Interest Rates
Since March 2022 the federal reserve (the Fed) has hiked interest rates from 0% interest rates ten times to where it currently sits at 5.25%. The fed claims this has been done to tame inflation.
The latest data shows inflation is finally waning to 4%. Still higher than the magical 2% rate they are looking for.
As mortgage rates follow fed rates, those two have increase to where they now sit at 7.22%.
This means the house you can afford is less if you choose to get a mortgage. For example at $1 million home with an $800,000 loan at 7.22% will require $5,441 a month just on the loan (taxes, insurance, and utilities would also need to be paid). But if you had a 2.5% interest rate like many people did in 2021 then you now are only paying $3,160/ month. Almost $200 difference each month.
This should make housing prices go down and historically that has happened. But why not now?
Pandemic effects
The pandemic changed two major things about work life for many Americans:
- Remote work became more common place.
- People don’t go into the office everyday even if they live nearby.
Because of this the pressure to relocate for a job is much less. This translates to less people selling homes and thus makes the market supply constrained. Despite the rising rates by the fed, the labor market has remained red hot with many high paying jobs open and available.
Let’s suppose someone had an $800,000 mortgage at 2.5%. Their monthly payment is $3,160. You can see that if they bought another house with an $800,000 loan at todays rates they are looking at $5,441 payment a month just in mortgage expense. This dramatic increase shows why it would be difficult for someone to move.
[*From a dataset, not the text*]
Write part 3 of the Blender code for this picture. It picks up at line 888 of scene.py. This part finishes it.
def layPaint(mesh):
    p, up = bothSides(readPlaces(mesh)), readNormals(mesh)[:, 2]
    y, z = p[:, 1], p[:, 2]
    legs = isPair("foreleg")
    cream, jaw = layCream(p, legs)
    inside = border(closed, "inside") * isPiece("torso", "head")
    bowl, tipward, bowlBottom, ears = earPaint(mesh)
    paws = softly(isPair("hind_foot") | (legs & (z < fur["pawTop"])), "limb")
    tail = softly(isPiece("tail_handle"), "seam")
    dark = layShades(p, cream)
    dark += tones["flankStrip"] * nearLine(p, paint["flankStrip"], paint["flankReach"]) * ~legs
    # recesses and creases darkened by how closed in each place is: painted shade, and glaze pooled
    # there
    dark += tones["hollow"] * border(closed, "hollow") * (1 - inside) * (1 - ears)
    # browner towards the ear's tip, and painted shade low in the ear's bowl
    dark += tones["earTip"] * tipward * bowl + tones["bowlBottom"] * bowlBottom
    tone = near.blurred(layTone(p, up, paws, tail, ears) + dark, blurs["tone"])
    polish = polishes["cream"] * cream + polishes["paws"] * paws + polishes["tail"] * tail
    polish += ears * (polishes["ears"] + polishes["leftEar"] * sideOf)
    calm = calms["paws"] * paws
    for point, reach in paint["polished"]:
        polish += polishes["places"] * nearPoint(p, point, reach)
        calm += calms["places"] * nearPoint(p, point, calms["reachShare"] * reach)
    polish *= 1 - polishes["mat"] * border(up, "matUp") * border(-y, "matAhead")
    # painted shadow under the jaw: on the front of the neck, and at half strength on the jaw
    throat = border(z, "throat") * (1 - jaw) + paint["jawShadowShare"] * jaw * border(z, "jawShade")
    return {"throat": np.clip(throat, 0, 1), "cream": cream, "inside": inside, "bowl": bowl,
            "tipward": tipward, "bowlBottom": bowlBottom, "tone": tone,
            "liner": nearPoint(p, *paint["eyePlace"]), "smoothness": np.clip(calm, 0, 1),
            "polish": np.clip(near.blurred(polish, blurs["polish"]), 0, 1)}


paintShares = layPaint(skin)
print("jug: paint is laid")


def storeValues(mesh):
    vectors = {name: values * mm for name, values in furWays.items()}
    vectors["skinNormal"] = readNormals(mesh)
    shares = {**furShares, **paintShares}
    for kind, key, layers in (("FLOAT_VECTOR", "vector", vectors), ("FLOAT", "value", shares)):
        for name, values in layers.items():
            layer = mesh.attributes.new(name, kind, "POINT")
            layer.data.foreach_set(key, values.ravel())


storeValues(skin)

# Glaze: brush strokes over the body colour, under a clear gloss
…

This means people won’t move. Less than 10% of all mortgages are above 6%. Even back in the early 2000s I spoke with people who lived in the heart of Huntington and they all said: “There’s no way I could afford my house today”.
One last item: Proposition 13. Buying a home in this neighborhood would make you pay around $15,000 a year in property taxes adding more than $1,000 a month on top of that hefty mortgage payment. Your neighbor who’s lives there for 20 years? They’re paying $7,000 or half of what you would pay. It’s hard for them to want to move and then increase their property expenses.
This leads to a lot of older people remaining in the area, low turnover, higher prices and a lack of pressure to sell. The most likely people selling now in this neighborhood? Older people who are no longer able to take care of the property, walk up stairs and need a different living accommodation.